Amazon Web Services recently announced a cloud-based network automation service that will make it easier for telecom network operators to migrate their network and service planning, activation, and management functions to the cloud.
The offering comes at an interesting time, given that some visitors to this month’s Mobile World Congress in Barcelona, Spain, came away with the growing sense that the telco sector is declining in significance and losing out on major revenue opportunities to the likes of hyperscale firms such as Amazon, Google, and Microsoft, as well as other companies and ecosystems.
As Chris Antlitz, principal analyst at TBR Consulting, wrote in a recent research note following MWC, “New market opportunities, such as private networks and edge computing, are increasingly developing outside the purview of CSPs [communications service providers]. TBR notes that an alternative ecosystem of players — including hyperscalers, pure play software companies, chipmakers, incumbent network and IT equipment providers, systems integrators, application developers, and non-telco enterprises — is emerging to capitalize on opportunities enabled by new technologies (e.g., private 5G networks, edge computing and AI). Even governments are participating in this disintermediation in the telecom sector via stimulus programs, regulation and the trend of spectrum democratization.”
As that happens, the massive investment that telecom network operators have put into their networks to support an explosion of new content and applications is not necessarily paying off for them.
Their best bet of emerging from this period of increasing disintermediation and evolving with the time may lie, ironically, with AWS pitching a model to help them reduce the complexity and cost involved in setting up and managing their infrastructures by moving these capabilities to the AWS cloud. AWS Telco Network Builder, announced late last month, assists them with infrastructure deployments involving hundreds of compute, storage, and networking components, while still supporting existing telecom industry standards and providing them with a management and monitoring dashboard through which they can continue to update their architectures.

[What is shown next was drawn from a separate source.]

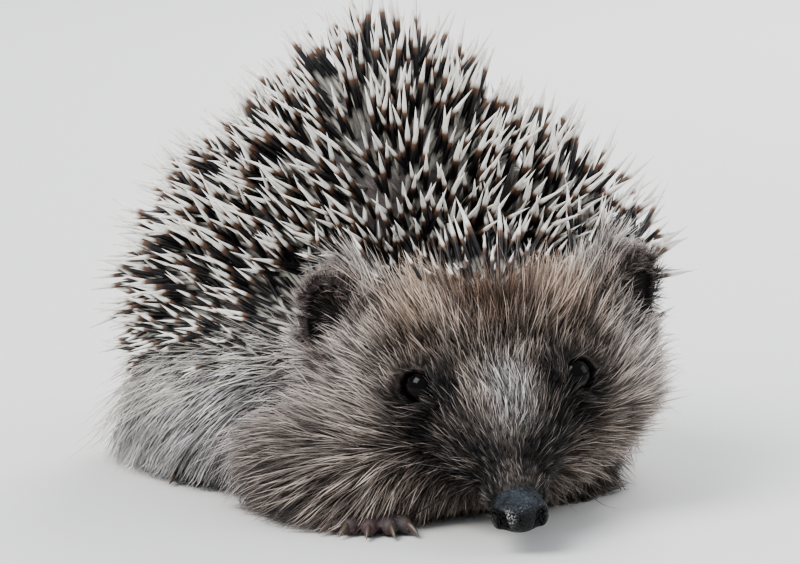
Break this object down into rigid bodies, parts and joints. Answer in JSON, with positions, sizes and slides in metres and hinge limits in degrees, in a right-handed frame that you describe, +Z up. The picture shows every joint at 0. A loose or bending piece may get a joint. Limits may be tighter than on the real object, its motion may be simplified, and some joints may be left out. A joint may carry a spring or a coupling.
{
  "type": "hedgehog",
  "caption": "Young European hedgehog, crouched with its head lowered and turned: a still, life-size model that stands on four feet.",
  "frame": {"origin": "middle of the model's box, on the ground it stands on", "axes": "+Z up, the trunk looks along -Y, +X is the animal's left side"},
  "size_m": [0.0894, 0.13, 0.0852],
  "materials": {
    "quill": "smooth keratin, dark band and cream tip",
    "hair": "coarse dry hair, grey-brown",
    "skin": "bare skin, matt",
    "nose": "moist, finely pebbled",
    "eye": "wet, polished",
    "claw": "horn, satin"
  },
  "bodies": {
    "root": {"mantle": "quill", "trunk": "hair", "tail": "skin", "neck": "hair", "head": "hair", "muzzle": "hair", "jaw": "hair", "nose": "nose", "eye_left": "eye", "eye_right": "eye", "ear_left": "skin", "ear_right": "skin", "foreleg_right": "hair", "forefoot_right": "skin", "foreleg_left": "hair", "forefoot_left": "skin", "hindleg_right": "hair", "hindfoot_right": "skin", "hindleg_left": "hair", "hindfoot_left": "skin"}
  },
  "joints": []
}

AWS might be one of the few companies with the scale to help the world’s largest wireline and wireless network operators make the migration. It lays claim to having the world’s most extensive global infrastructure, and AWS told Fierce Electronics via email that its cloud “spans 99 Availability Zones within 31 geographic regions around the world, with announced plans for 12 more Availability Zones and 4 more AWS Regions in Canada, Israel, New Zealand, and Thailand. Over time, we will be in most of the large developed geographies with regions.”
The company said its approach–creating ‘Availability Zones” that promise reliability and low latency–has been recognized by research firm Gartner “as the recommended approach for running enterprise applications that require high availability.”
For now, however, Telco Network Builder is available in a limited number of markets, including Northern Virginia and Oregon in the U.S., and international locations like Paris, Frankfurt, and Sydney, but AWS pledged that broader availability is on the way.
One major question as the service expands is: Will telcos trust AWS to play such a major role in helping them operate their networks? To be clear, however, Telco Network Builder arrives after years of overtures AWS has been making to work more closely with the telco community. Some of the early adopters of Telco Network Builder, such as O2 Telefonica, have been working closely with AWS for several years. In Telefonica’s case, it moved its 5G core and network functions to the cloud with AWS, so in a sense Telco Network Builder productizes a new kind of working arrangement between AWS and telcos that already has proven viable.